I would think you'd go back when you're done and worry about consistent presentation, additional formatting, etc.
I go back and proofread for formatting just about the same way I proofread for writing and technical accuracy.
Neil Stephenson discussed Quicksilver, his newest novel and the first book of his Baroque Cycle and associated matters, on the evening of 24 Sept at the First Congregational Church on SW Park in Puddletown.
The Baroque Cycle deals w/ the ancestors of characters in Cryptonomicon. Two more volumes of the BC have been mostly written. He decided to write the BC during Cryptonomicon, and started in 1997.
He writes and does the first edits in longhand w/ a fountain pen. Text written this way is "frozen" for a long time and is better for it.
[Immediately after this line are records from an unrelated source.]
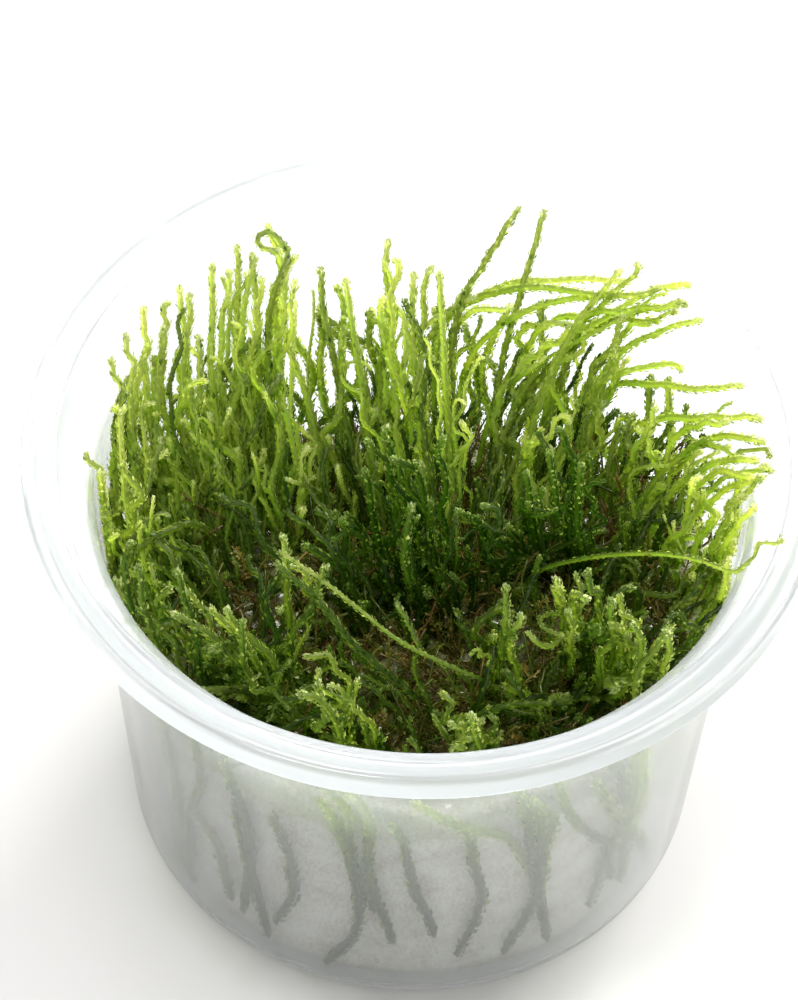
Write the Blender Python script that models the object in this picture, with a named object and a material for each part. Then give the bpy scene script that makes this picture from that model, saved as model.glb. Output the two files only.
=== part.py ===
"""Erect moss standing in a round cup of milky plastic.

The cup is one turned wall. A cushion of old tangled stems fills more than half of
it, stands a little clear of the wall and slopes down at the back. Living shoots
stand on the cushion and lean back and outwards, with their tips at about the level
of the rim. The origin is the centre of the cup's underside, the front of the cup
faces -Y, and +Z is up.
"""

import math

import bmesh
import bpy
import numpy as np
from mathutils import Vector
from mathutils.bvhtree import BVHTree

MM = 0.001

# Cup: TAPER is how far the wall leans out for each unit of height
CUP_HEIGHT = 70 * MM
RIM_RADIUS = 50.5 * MM
BASE_RADIUS = 37.9 * MM
WALL = 0.7 * MM
FLOOR = 0.8 * MM
TAPER = 0.07
SHOULDER_HEIGHT = 62.6 * MM
SHOULDER_RISE = 1.5 * MM
SEAT_RADIUS = 44.9 * MM
BASE_FILLET = 1.8 * MM
CUP_SEGMENTS = 60
CUP_SHARP_ANGLE = math.radians(40)

# Section of the rim, as millimetres in from its outer edge and down from its top:
# underside, skirt, outer step, groove, rounded lip
RIM_SECTION = [
    (3.8, 1.6), (0.9, 1.9), (0.7, 4.1), (0.0, 4.1), (0.1, 1.8), (0.7, 1.0),
    (1.4, 1.0), (2.0, 0.5), (2.9, 0.0), (4.1, 0.2), (4.5, 0.9),
]

# Cushion of old stems: level at the front, with a hollow, and sloping down at the back
MAT_HEIGHT = 43.5 * MM
MAT_LUMP = 1.1 * MM
MAT_LUMP_SPANS = (5.3 * MM, 4.7 * MM, 3.9 * MM)
MAT_HOLLOW_DEPTH = 2.2 * MM
MAT_HOLLOW_Y = -13 * MM
MAT_HOLLOW_SPREAD = 13.8 * MM
MAT_BACK = 15 * MM
MAT_BACK_SLOPE = 1.3
MAT_BACK_FOOT = 23 * MM
MAT_WALL_CLEARANCE = 2.6 * MM
MAT_UNDERSIDE_SHARE = 0.93
MAT_UNDERSIDE_ROUND = 2.5 * MM
MAT_RINGS = 8
MAT_SEGMENTS = 34
MAT_SHARP_ANGLE = math.radians(50)

# Single shoots: girths are shares of the radius at the foot, above it, below the tip
# and at the tip
SHOOT_RADIUS = 0.65 * MM
SHOOT_GIRTHS = (0.8, 0.9, 1.15, 0.45)
SHOOT_STATIONS = 8
SHOOT_ANKLE = 1.6 * MM
PATH_POINTS = 60

# A shoot that would touch a neighbour is moved sideways in rings of this step
NUDGE = 0.5 * MM
NUDGE_RINGS = 12
NUDGE_WAYS = 8

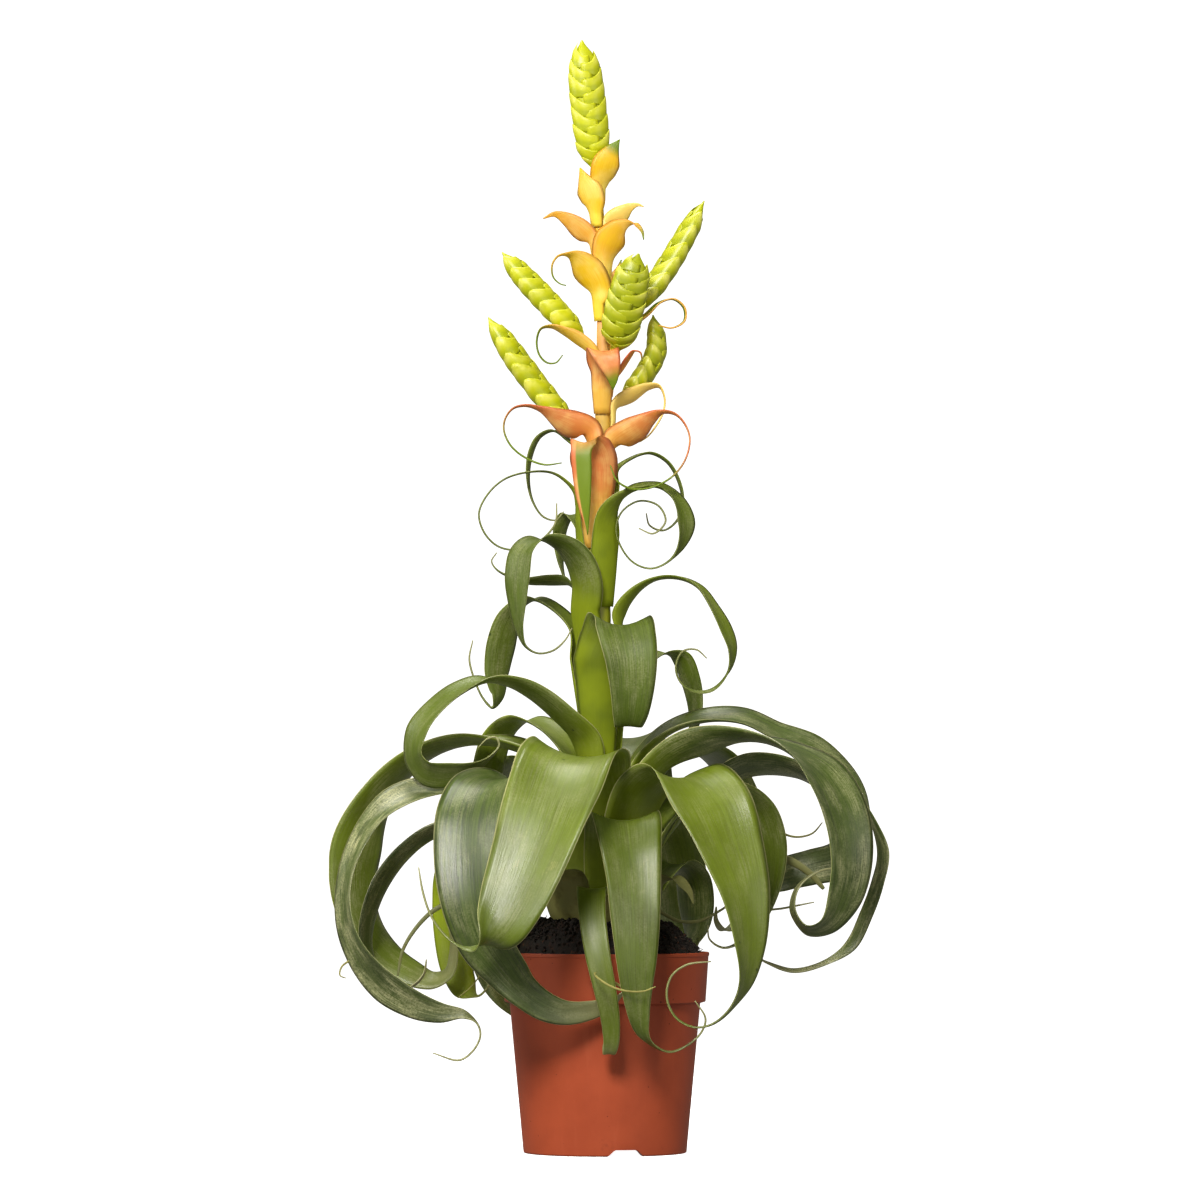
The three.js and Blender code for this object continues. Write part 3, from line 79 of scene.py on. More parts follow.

He believes there's a mental buffer which holds the next thought. The text in that buffer is plastic and easily improved, but once the words on paper, much more difficult to revise. The quality of his first drafts are better because they are in the buffer longer.
Writing is a craft, more than an intellectual activity, and the motions used to write influence the result. No great literature will ever be written by someone with a jack in their head.
Once the Baroque Cycle is complete, he has no plan for what's next, but he finds he likes historical writing better. It's also safer than wr1ting the future.
(More notes from his talk, including commentary on vi vs EMACS, and the infamous DENTAL EXTRQACTON SCENE, will be posted in the October 2003 issue of The Pulsar, the monthly journal of the Portland (Oregon) Science Fiction Society
http://www.porsfis.org
There is nothing wrong with yr Internet. Do not attempt to adjust the picture. We are controlling the transmission - NSA
I'm using pdflatex for a collection of technical documents that run to in excess of 2000 pages each. I'm using epstopdf to make pdf images for inclusion. It works well except for a group of engineers that can't be bothered to actually set their save options.
The documents are heavily cross-referenced and indexed. One group insists on using MS Word and Acrobat Distiller. At this time, the documents cannot be produced with hyperlinks enabled -- Distiller often runs for upwards of a day without completing. When it does finish, the hyperlink boxes are shifted slightly.
Using pdflatex, I can manufacture the same document in just under 10 minutes, and it has all the hyperlinks, and they're properly placed.
When I'm writing parts of this document, I give no thought to formatting, but I do mark up for semantic content.
PDFLaTeX is the only way I can stay sane with documents that big.